Eternit: dove non può l’uomo può il tribunale della coscienza

La vita è diritto fondamentale, bene innegabile, miracolo inestimabile.

Sono queste le belle parole su cui l’umanità afferma di fondarsi. La stessa umanità che ancora oggi, e siamo nel Ventunesimo secolo, riesce a cedere alla tentazione del potere, della fama e del denaro, nonché a quella di una vita basata su soddisfazioni ed ambizioni materiali.
Un esempio di questa «sindrome» lo troviamo in provincia di Alessandria, a Casale Monferrato, dove è sorto per quasi 80 anni il più grande stabilimento di Eternit in Italia: una scandalosa vicenda di uomini, donne, anziani e bambini che si sono visti sottrarre la possibilità di vivere serenamente la propria esistenza a causa dell’aria contaminata dalle particelle di amianto che, una volta entrate nei loro corpi, gli hanno portato via tutto.
Questo accadeva agli inizi del secolo scorso, all’apertura della fabbrica, ed è così ancora oggi, nel 2014, nonostante la fabbrica sia chiusa. A più di cent’anni di distanza siamo qui a combattere contro questa terribile malattia, il mesotelioma, e a combattere per ottenere giustizia per quei tremila innocenti che non hanno potuto farlo.
Qualcuno però era a conoscenza della natura letale dell’amianto: coloro che hanno creato il mostro Eternit sapevano che il rischio era altissimo, sapevano che tutti quei padri di famiglia che lavoravano in quella fabbrica per portare un po’ di cibo a casa avrebbero potuto morire a causa del lavoro che facevano, sapevano che le mogli, le madri, le sorelle, le figlie avrebbero potuto contrarre la malattia lavando la divisa o stando vicine al loro caro. Loro lo sapevano. Sapevano inoltre che i figli senza colpa di queste famiglie avrebbero potuto respirare la polvere anche solo andando a scuola, anche solo giocando nei dintorni della fabbrica. Loro sapevano tutto.

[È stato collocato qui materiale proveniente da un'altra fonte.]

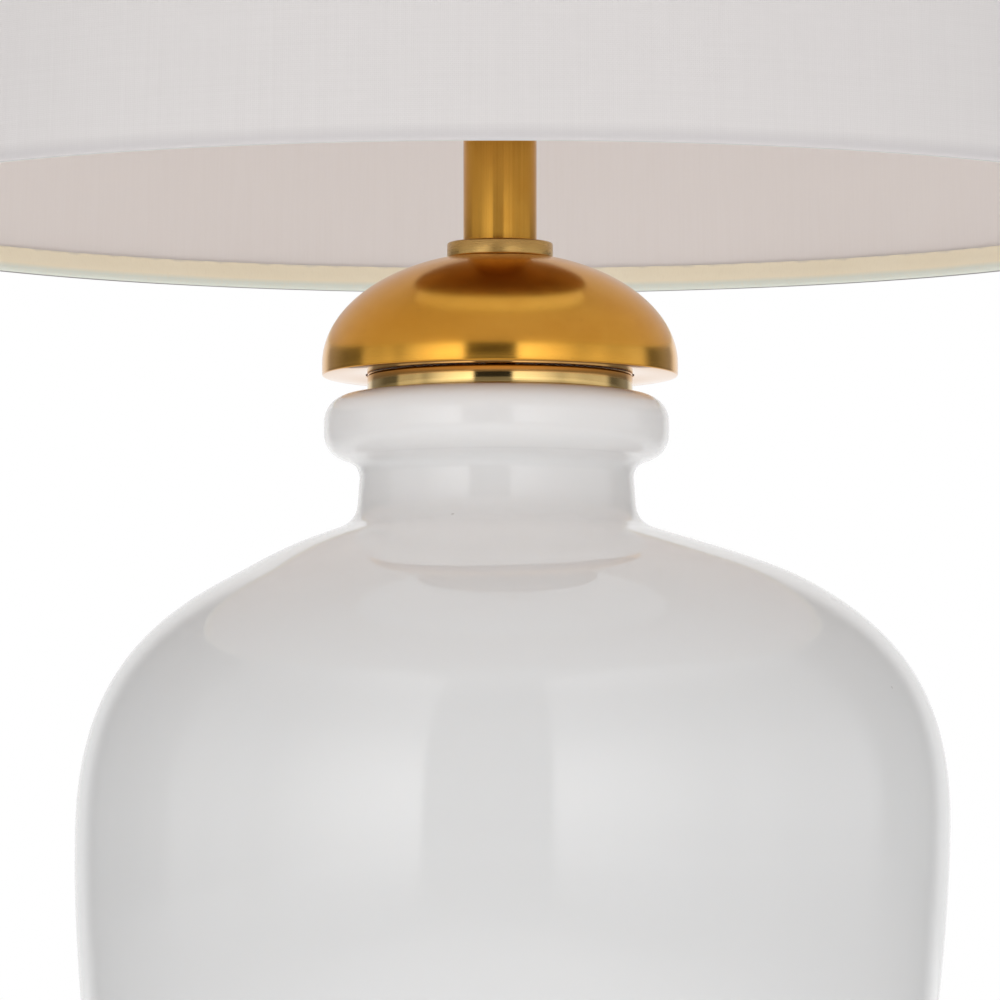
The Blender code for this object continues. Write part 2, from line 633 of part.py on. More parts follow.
def make_socket_core(phenolic):
    """Moulded body with the switch inside: blind bores for the spindle and both terminal screws."""
    top = SCREW_SHELL_BOTTOM - GAP
    step = top - 0.0014
    flange = 0.0150
    outline = [(0, CORE_BOTTOM), (CORE_RADIUS, CORE_BOTTOM), (CORE_RADIUS, step)]
    outline += [(flange, step), (flange, top), (0, top)]
    core = place("socket_core", turned(outline, SMALL_SIDES), phenolic)
    drill_key_hole(core, SPINDLE_RADIUS + 0.0004)
    for side in (1, -1):
        bore_start = (side * 0.0080, 0, TERMINAL_HEIGHT)
        bore_end = (side * SOCKET_RADIUS, 0, TERMINAL_HEIGHT)
        drill(core, bore_start, bore_end, TERMINAL_SCREW_RADIUS + GAP, 8)


def make_terminal_screw(name, side, finish):
    """Screw in the core's side, with its head clear of the card sleeve."""
    shank = 0.0030
    total = 0.0044
    thread = TERMINAL_SCREW_RADIUS
    head = 0.0027
    outline = [(0, 0), (thread, 0), (thread, shank), (head, shank), (head, total), (0, total)]
    start = CORE_RADIUS + GAP - shank
    screw = place(name, turned(outline, 8), finish, location=(side * start, 0, TERMINAL_HEIGHT))
    screw.rotation_euler = (0, math.radians(90 * side), 0)


def make_screw_shell(nickel):
    """Thin sleeve that the bulb screws into, with a flared top edge. Its thread is left out."""
    top = SCREW_SHELL_BOTTOM + 0.0186
    outer = [(0.0141, SCREW_SHELL_BOTTOM), (0.0141, top - 0.0012), (0.0147, top)]
    inner = [(radius - 0.0004, height) for radius, height in reversed(outer)]
    place("screw_shell", turned(outer + inner, SMALL_SIDES), nickel)


def make_switch(satin_brass, plastic):
    """Turn knob: a spindle into the core and a flat paddle outside the shell. It turns about the Y axis."""
    axis = pivot("switch_axis", (0, -SOCKET_RADIUS, KEY_HEIGHT))
    length = 0.0150
    pin = [(0, 0), (SPINDLE_RADIUS, 0), (SPINDLE_RADIUS, length), (0, length)]
    inner_end = length - KNOB_STAND_OFF
    spindle = place("switch_spindle", turned(pin, 10), satin_brass, parent=axis, location=(0, inner_end, 0))
    spindle.rotation_euler = (math.radians(90), 0, 0)
    half_thickness = 0.0017
    paddle = [
        (-0.0030, 0.0), (0.0030, 0.0), (0.0034, 0.0030), (0.0070, 0.0062), (0.0076, 0.0100),
        (0.0052, 0.0134), (0.0, 0.0146), (-0.0052, 0.0134), (-0.0076, 0.0100), (-0.0070, 0.0062),
        (-0.0034, 0.0030),
    ]
    shape = bmesh.new()
    front = [shape.verts.new((x, -out, -half_thickness)) for x, out in paddle]
    face = shape.faces.new(front)
    grown = bmesh.ops.extrude_face_region(shape, geom=[face])
    raised = [v for v in grown["geom"] if isinstance(v, bmesh.types.BMVert)]
    bmesh.ops.translate(shape, vec=(0, 0, 2 * half_thickness), verts=raised)
    place("switch_knob", shape, plastic, parent=axis, location=(0, -KNOB_STAND_OFF - GAP, 0))


# ---------------------------------------------------------------- bulb
def make_bulb(opal, plastic, nickel, brass):
    axis = pivot("bulb_axis", (0, 0, BULB_SEAT))
    globe_centre = BULB_LENGTH - BULB_RADIUS
    skin = 0.0012
    outer = arc((0, globe_centre), (BULB_RADIUS, BULB_RADIUS), 90, -25, 6)
    outer.append((0.0215, 0.0500))
    inner = [(0.0203, 0.0500)]
    inner += arc((0, globe_centre), (BULB_RADIUS - skin, BULB_RADIUS - skin), -25, 90, 5)
    outer[0] = (0, BULB_LENGTH)
    inner[-1] = (0, BULB_LENGTH - skin)
    place("bulb_globe", turned(outer + inner, 20), opal, parent=axis)
    housing = [(0, 0.0225), (0.0128, 0.0225), (0.0136, 0.0270), (0.0172, 0.0370)]
    housing += [(0.0214, 0.0497), (0, 0.0497)]
    place("bulb_housing", turned(housing, 20), plastic, parent=axis)
    cap = [(0, 0.0015), (0.0085, 0.0015), (0.0131, 0.0038), (0.0131, 0.0222), (0, 0.0222)]
    place("bulb_base", turned(cap, SMALL_SIDES), nickel, parent=axis)
    contact = [(0, 0), (0.0040, 0.0001), (0.0046, 0.0012), (0, 0.0012)]
    place("bulb_contact", turned(contact, 10), brass, parent=axis)


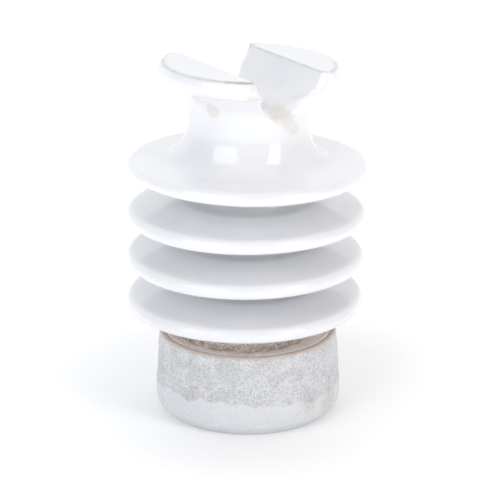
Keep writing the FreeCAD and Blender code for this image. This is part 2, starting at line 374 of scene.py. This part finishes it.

Eppure la consapevolezza del rischio non è bastata a fermarli, e oggi migliaia di persone continuano a respirare un’aria contaminata, continuano ad ammalarsi e continuano a lasciare famiglie distrutte e vuoti incolmabili.
Ci sono stati processi, manifestazioni e proteste portate avanti da persone provenienti da tutto il mondo per tenere viva la memoria, per impedire che una vicenda del genere possa ripetersi in futuro. Ma soprattutto per chiedere giustizia.
Pochi giorni fa la Cassazione ha dichiarato il caso Eternit caduto in prescrizione. Ma, e credo di parlare a nome di tutti coloro che stanno conducendo questa battaglia, qui non ci si arrende; Casale Monferrato, che è stata sede del più grande stabilimento Eternit, non si arrende.
Non chiediamo vendetta, basterebbe un aiuto, un segno di rispetto e soprattutto un atto di coraggio: i responsabili dovrebbero avere l’umiltà di chiedere pubblicamente scusa. Dovrebbero farlo guardando negli occhi le madri, i padri e i figli di quelli che, per colpa loro, non ci sono più.
Il desiderio che ognuno di noi ha è di condurre una vita felice con chi ci ama, una vita fatta di passeggiate in città, di viaggi, di Natali passati insieme, di discussioni per i brutti voti a scuola, di festeggiamenti e di tutte quelle piccole soddisfazioni quotidiane che noi diamo spesso per scontate. Ecco, molti di noi sono stati privati di questa felicità.
Nessuna delle vittime dell’Eternit dev’essere morta invano, non possiamo permettere che si dimentichi. Chi di dovere deve ammettere le proprie colpe davanti al tribunale della sua coscienza.